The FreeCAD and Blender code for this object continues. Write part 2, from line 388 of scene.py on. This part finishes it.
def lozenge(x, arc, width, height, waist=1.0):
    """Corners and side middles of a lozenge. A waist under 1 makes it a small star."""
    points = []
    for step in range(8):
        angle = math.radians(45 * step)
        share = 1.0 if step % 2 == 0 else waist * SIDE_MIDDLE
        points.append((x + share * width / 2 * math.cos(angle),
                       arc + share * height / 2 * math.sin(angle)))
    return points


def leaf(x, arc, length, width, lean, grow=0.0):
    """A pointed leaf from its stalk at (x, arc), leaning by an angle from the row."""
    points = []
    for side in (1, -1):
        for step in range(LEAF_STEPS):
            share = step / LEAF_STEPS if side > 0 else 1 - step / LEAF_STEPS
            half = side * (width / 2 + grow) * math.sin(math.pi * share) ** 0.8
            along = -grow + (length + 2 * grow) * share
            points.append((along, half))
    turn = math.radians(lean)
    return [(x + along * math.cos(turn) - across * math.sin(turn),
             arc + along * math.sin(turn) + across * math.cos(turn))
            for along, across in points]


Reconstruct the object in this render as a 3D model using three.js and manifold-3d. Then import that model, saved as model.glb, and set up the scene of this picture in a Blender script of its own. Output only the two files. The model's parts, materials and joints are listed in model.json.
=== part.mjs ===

_ _ _

§ Brief:
Give back the whole listing exactly as it reads.

§ Task result:
The FreeCAD and Blender code for this object continues. Write part 2, from line 388 of scene.py on. This part finishes it.
def lozenge(x, arc, width, height, waist=1.0):
    """Corners and side middles of a lozenge. A waist under 1 makes it a small star."""
    points = []
    for step in range(8):
        angle = math.radians(45 * step)
        share = 1.0 if step % 2 == 0 else waist * SIDE_MIDDLE
        points.append((x + share * width / 2 * math.cos(angle),
                       arc + share * height / 2 * math.sin(angle)))
    return points


def leaf(x, arc, length, width, lean, grow=0.0):
    """A pointed leaf from its stalk at (x, arc), leaning by an angle from the row."""
    points = []
    for side in (1, -1):
        for step in range(LEAF_STEPS):
            share = step / LEAF_STEPS if side > 0 else 1 - step / LEAF_STEPS
            half = side * (width / 2 + grow) * math.sin(math.pi * share) ** 0.8
            along = -grow + (length + 2 * grow) * share
            points.append((along, half))
    turn = math.radians(lean)
    return [(x + along * math.cos(turn) - across * math.sin(turn),
             arc + along * math.sin(turn) + across * math.cos(turn))
            for along, across in points]


Reconstruct the object in this render as a 3D model using three.js and manifold-3d. Then import that model, saved as model.glb, and set up the scene of this picture in a Blender script of its own. Output only the two files. The model's parts, materials and joints are listed in model.json.
=== part.mjs ===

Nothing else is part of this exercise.